Reno Miller (Ferarra under pseudonym Jimmy Laine) is an artist living in a squalid apartment in the city with his girlfriend Carol (Carolyn Marz) and dopey friend Pamela (Baybi Day). He is busy obsessing over his latest piece, which he has promised will be his best ever. But the girls have been racking up the phone bill, rent is months overdue and a large ensemble punk band have just moved into the building, screaming and thrashing out bass chords at 2am. The financial and artistic pressure starts to render him insane, and he starts off on impulsive drill attacks on hobos.
Of course, nowadays the Driller Killer would be fine in terms of tools, as efficient battery-pack drills are commonplace. But in 1979 when, apparently, drills were all mains-powered, he had no outlet for his creative massacring until the Porto-Pack belt is invented, allowing him to carry his power supply around with him. Neat, what this technology stuff can do!

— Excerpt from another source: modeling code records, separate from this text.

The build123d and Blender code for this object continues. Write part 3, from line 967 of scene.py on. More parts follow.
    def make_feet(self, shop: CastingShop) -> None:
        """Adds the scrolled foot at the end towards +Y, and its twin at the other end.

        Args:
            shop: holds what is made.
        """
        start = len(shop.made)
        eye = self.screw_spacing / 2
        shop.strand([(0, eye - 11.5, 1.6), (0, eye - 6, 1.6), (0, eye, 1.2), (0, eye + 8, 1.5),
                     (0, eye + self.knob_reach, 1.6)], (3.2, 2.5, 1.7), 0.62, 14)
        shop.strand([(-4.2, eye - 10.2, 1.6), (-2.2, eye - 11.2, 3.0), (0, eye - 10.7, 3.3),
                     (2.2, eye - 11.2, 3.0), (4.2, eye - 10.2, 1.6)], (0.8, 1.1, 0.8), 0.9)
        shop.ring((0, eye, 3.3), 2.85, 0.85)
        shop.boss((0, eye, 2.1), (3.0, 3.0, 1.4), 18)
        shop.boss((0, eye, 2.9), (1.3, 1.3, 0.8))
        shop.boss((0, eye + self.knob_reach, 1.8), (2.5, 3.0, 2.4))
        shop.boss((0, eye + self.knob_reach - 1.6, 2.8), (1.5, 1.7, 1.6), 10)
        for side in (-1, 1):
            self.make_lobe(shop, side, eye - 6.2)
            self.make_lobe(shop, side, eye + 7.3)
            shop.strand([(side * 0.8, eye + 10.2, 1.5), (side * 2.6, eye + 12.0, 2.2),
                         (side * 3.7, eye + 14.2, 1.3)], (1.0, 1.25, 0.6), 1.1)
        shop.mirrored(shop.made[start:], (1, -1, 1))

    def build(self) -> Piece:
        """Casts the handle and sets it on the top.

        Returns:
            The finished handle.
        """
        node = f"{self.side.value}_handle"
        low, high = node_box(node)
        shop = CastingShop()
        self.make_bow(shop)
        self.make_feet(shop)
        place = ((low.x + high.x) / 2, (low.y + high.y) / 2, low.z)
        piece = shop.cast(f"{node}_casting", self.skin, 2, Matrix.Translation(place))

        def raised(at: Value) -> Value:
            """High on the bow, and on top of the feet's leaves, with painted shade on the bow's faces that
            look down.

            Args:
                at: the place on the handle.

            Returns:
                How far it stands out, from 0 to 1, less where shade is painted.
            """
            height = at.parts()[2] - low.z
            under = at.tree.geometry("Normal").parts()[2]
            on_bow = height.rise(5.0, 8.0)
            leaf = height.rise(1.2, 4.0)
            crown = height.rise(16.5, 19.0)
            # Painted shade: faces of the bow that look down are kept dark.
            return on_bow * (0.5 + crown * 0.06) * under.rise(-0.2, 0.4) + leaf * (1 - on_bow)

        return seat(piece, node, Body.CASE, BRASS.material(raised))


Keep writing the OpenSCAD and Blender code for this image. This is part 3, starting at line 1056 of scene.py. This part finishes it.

If I'm honest, that's about all there is to it. Having said that, Driller Killer comes as one of very few titles to grace the list that is a fully realised picture. I would, of course, also mention Last House on the Left and Cannibal Holocaust in the same vein. I say this because despite its rather amateurish camera work, the dialogue, sets, editing, sound, score and lighting all really come together beautifully. It is perfectly usual in the Nasty/Exploitation genre for movies to be made for the sake of it, and thrown together in the most graceless manner. It inspires much confidence when all the elements are recognised and utilised.

There are several sequences which stand out, my favourite (in spite of its gruesomeness) is one in which Reno slices up a butchered rabbit his agent gave him. He then starts to repeatedly stab the head of the carcass. Cut into this are scenes shot from below of people dancing at a gig, with pinky red lights reflecting off of the shimmering lycra and glitter. Each time it cuts back, we are unsure for a second whether we are looking at mangled giblets or writhing dancers. It's quite mesmerising.

Use of darkness and shadow is great, the soundtrack is really very catchy, and the use of sound is also used very successfully. An entire funky feel of late '70s punk mayhem is about the picture, effortlessly evoked by Ferarra, who although scary-psychotic at times, doesn't handle his everyday dialogue too naturally. He is good at his crazed and raging monologues but terribly unconvincing when ranting about the phone bill. Unsurprisingly he made his name behind the camera as a director, famously helming Bad Lieutenant.

It's certain that The Driller Killer only gained the notoriety that it did because of the still used as its release cover taken from the scene of the hobo getting drilled in the head. That is probably the most violent scene in the movie; it doesn't seem a particularly explicit movie in any respect. Not much blood, barely any sex or nudity despite the rampant threesomes the friends' living arrangement surely facilitates. But it is a good movie, funky and underground and dingy. It's pretty cool.